Secondly, while twenty-four credits in two years is great for part time students (89% of CCBC’s students), it’s less than half way to an AA degree.  Unlike Minnesota, which features a “transfer curriculum” that enables students a straightforward transfer into four-year state colleges (supposedly), Maryland apparently lacks a formal approach to easing students’ path to a bachelor’s degree.  Consequently, CCBC doesn’t appear to have information on such a program.  In Minnesota it is 40 credits, requiring if applied to CCBC students another semester plus for those students moving on and up.  We don’t know from CCBC’s numbers how many students in this cohort were able to take that option.  We actually aren’t given any completion or transfer statistics in the ALP web page.

Undoubted success, significant in some ways, but not likely to be a panacea.  A step forward, though.  Can the gains be carried forward long-term?  We need to wait and see.  In the meantime, we look for ways to improve, both in the classroom and in the institution, but in the larger socio-economic ecology?  Not likely. 


References



Belfield, C., Jenkins, D., & Lahr, H. (2014, September). Is Corequisite Remediation Cost-Effective? Early Findings From Tennessee. Retrieved May 25, 2016, from http://ccrc.tc.columbia.edu/publications/can-community-colleges-afford-to-improve-completion.html

Hart, B., & Risley, T. R. (1995). Meaningful differences in the Everyday Experience of Young American Children. Baltimore: P.H. Brookes.

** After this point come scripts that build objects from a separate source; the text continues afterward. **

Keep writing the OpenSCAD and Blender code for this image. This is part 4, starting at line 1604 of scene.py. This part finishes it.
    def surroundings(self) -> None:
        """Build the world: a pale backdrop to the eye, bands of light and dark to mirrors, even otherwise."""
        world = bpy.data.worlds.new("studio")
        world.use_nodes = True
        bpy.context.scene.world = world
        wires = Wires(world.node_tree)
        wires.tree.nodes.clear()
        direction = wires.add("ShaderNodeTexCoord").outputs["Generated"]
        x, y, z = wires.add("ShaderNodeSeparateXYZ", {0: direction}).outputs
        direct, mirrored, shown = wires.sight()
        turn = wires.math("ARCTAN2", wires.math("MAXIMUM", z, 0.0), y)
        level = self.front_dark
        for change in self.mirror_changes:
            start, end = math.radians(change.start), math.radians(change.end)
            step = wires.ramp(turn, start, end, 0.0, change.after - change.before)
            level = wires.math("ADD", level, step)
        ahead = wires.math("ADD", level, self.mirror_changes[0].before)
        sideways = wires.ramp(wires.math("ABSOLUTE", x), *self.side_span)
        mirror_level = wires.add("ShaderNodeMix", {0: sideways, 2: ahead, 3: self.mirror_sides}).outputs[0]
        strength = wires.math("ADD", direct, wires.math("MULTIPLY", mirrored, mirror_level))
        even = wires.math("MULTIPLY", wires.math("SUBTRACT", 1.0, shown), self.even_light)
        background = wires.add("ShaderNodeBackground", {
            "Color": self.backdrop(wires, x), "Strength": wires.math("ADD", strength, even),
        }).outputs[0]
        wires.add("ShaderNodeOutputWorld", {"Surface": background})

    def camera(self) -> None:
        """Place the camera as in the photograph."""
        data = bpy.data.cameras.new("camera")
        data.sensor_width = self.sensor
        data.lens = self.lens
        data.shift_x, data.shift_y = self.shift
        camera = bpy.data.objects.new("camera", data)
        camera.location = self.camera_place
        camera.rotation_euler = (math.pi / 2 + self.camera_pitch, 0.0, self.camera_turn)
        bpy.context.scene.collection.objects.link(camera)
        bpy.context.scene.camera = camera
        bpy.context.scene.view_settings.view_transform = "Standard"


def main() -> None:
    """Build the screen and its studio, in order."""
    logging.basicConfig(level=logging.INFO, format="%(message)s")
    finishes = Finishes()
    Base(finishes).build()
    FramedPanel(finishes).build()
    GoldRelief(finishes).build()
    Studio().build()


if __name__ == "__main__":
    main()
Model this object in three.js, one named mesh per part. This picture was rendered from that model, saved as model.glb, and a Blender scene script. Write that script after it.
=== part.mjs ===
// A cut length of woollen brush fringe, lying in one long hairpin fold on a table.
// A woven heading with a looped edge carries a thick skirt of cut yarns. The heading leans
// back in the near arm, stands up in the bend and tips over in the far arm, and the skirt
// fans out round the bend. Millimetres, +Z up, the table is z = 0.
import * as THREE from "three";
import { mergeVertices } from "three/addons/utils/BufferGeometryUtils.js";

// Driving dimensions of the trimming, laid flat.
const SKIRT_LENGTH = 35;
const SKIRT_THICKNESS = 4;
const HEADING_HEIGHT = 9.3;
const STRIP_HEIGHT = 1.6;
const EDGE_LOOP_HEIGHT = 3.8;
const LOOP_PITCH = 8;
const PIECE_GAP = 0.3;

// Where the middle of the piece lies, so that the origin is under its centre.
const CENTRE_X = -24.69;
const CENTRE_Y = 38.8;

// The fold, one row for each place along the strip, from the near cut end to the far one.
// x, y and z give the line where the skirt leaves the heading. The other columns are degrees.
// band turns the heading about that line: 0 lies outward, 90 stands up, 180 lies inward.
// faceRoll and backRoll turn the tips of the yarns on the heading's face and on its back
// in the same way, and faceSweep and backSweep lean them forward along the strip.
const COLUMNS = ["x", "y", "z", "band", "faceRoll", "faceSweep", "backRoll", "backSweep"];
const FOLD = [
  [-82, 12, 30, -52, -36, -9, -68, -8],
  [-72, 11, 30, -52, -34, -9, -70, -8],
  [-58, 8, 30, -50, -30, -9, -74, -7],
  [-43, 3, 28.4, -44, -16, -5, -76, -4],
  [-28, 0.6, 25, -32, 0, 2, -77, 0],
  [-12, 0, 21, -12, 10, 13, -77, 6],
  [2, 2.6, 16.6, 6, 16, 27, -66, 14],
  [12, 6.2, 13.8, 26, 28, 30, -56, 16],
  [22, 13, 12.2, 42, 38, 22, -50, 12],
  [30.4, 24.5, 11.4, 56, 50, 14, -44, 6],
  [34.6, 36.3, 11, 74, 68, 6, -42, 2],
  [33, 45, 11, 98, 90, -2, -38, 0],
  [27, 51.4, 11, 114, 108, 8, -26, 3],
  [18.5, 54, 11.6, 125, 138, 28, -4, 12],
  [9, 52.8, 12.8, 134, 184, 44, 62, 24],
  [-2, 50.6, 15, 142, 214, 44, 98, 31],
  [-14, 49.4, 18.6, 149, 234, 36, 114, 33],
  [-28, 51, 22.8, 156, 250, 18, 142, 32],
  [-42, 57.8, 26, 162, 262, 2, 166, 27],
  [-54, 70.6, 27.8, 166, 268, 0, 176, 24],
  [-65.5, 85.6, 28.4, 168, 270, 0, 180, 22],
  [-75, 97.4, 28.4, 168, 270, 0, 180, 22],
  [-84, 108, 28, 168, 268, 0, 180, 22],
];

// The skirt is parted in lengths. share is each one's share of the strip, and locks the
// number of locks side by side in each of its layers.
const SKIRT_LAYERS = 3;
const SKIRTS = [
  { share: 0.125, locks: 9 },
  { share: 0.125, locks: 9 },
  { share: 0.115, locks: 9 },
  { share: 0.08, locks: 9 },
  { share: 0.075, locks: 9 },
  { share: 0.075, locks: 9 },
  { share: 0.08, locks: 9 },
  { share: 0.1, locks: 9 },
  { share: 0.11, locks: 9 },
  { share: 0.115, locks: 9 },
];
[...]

Lareau, A. (2011). Unequal Childhoods: Class, Race, and Family Life. Berkeley: University of California Press.

New CCBC Student Data: ALP Students Earning More Credits Than Students Who Take Traditional Developmental Writing Classes. (2014, November 11). Retrieved May 27, 2016, from http://alp-deved.org/2014/11/new-ccbc-student-data-alp-students-earning-credits-students-take-traditional-developmental-writing-classes/  

Piketty, T. (2014). Capital in the Twenty-First Century (A. Goldhammer, Trans.). Cambridge, MA: Belknap.

Tough, P. (2011, July 7). No, Seriously: No Excuses. New York Times. Retrieved May 26, 2016.

Tough, P. (2016, May 21). To Help Kids Thrive, Coach Their Parents. NY Times. Retrieved May 21, 2016.